The data below needs to be returned exactly, line for line.

☆ ☆ ☆

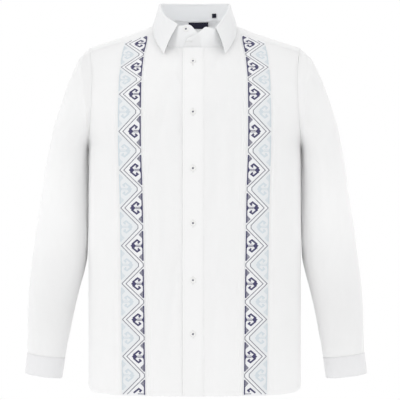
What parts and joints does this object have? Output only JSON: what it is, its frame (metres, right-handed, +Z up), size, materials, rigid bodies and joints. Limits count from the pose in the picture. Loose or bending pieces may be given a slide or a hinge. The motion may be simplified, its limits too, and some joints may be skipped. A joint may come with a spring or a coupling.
{
  "type": "long-sleeve shirt",
  "caption": "White long-sleeve button shirt in worn form, with a point collar, front placket, straight hem, cuffs and two upright embroidered bands.",
  "frame": {"origin": "middle of the neck, between the shoulders that carry the shirt, level with the neck point of the shoulder", "axes": "+Z up along the wearer's spine, +X to the wearer's left, -Y to the front"},
  "size_m": [0.7003, 0.2549, 0.7965],
  "materials": {
    "cloth": "plain-woven white cotton and linen, matt",
    "band": "white cloth embroidered in navy, grey and pale blue thread",
    "button": "white four-hole button sewn with navy thread",
    "label": "plain navy woven label, blank"
  },
  "bodies": {
    "root": {"front_left": "cloth", "front_right": "cloth", "back": "cloth", "yoke": "cloth", "placket": "cloth", "band_left": "band", "band_right": "band", "sleeve_left": "cloth", "sleeve_right": "cloth", "cuff_left": "cloth", "cuff_right": "cloth", "collar_leaf": "cloth", "collar_stand": "cloth", "button_1": "button", "button_2": "button", "button_3": "button", "button_4": "button", "button_5": "button", "button_6": "button", "button_collar": "button", "button_cuff_left": "button", "button_cuff_right": "button", "neck_label": "label", "size_tab": "label"}
  },
  "joints": []
}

☆ ☆ ☆

**Result**
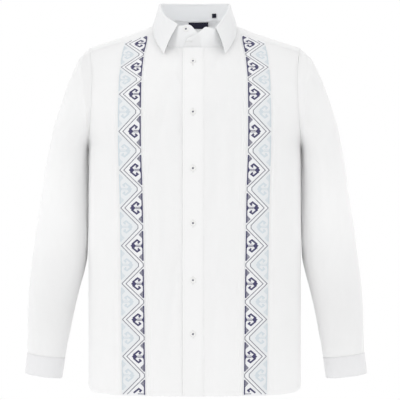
What parts and joints does this object have? Output only JSON: what it is, its frame (metres, right-handed, +Z up), size, materials, rigid bodies and joints. Limits count from the pose in the picture. Loose or bending pieces may be given a slide or a hinge. The motion may be simplified, its limits too, and some joints may be skipped. A joint may come with a spring or a coupling.
{
  "type": "long-sleeve shirt",
  "caption": "White long-sleeve button shirt in worn form, with a point collar, front placket, straight hem, cuffs and two upright embroidered bands.",
  "frame": {"origin": "middle of the neck, between the shoulders that carry the shirt, level with the neck point of the shoulder", "axes": "+Z up along the wearer's spine, +X to the wearer's left, -Y to the front"},
  "size_m": [0.7003, 0.2549, 0.7965],
  "materials": {
    "cloth": "plain-woven white cotton and linen, matt",
    "band": "white cloth embroidered in navy, grey and pale blue thread",
    "button": "white four-hole button sewn with navy thread",
    "label": "plain navy woven label, blank"
  },
  "bodies": {
    "root": {"front_left": "cloth", "front_right": "cloth", "back": "cloth", "yoke": "cloth", "placket": "cloth", "band_left": "band", "band_right": "band", "sleeve_left": "cloth", "sleeve_right": "cloth", "cuff_left": "cloth", "cuff_right": "cloth", "collar_leaf": "cloth", "collar_stand": "cloth", "button_1": "button", "button_2": "button", "button_3": "button", "button_4": "button", "button_5": "button", "button_6": "button", "button_collar": "button", "button_cuff_left": "button", "button_cuff_right": "button", "neck_label": "label", "size_tab": "label"}
  },
  "joints": []
}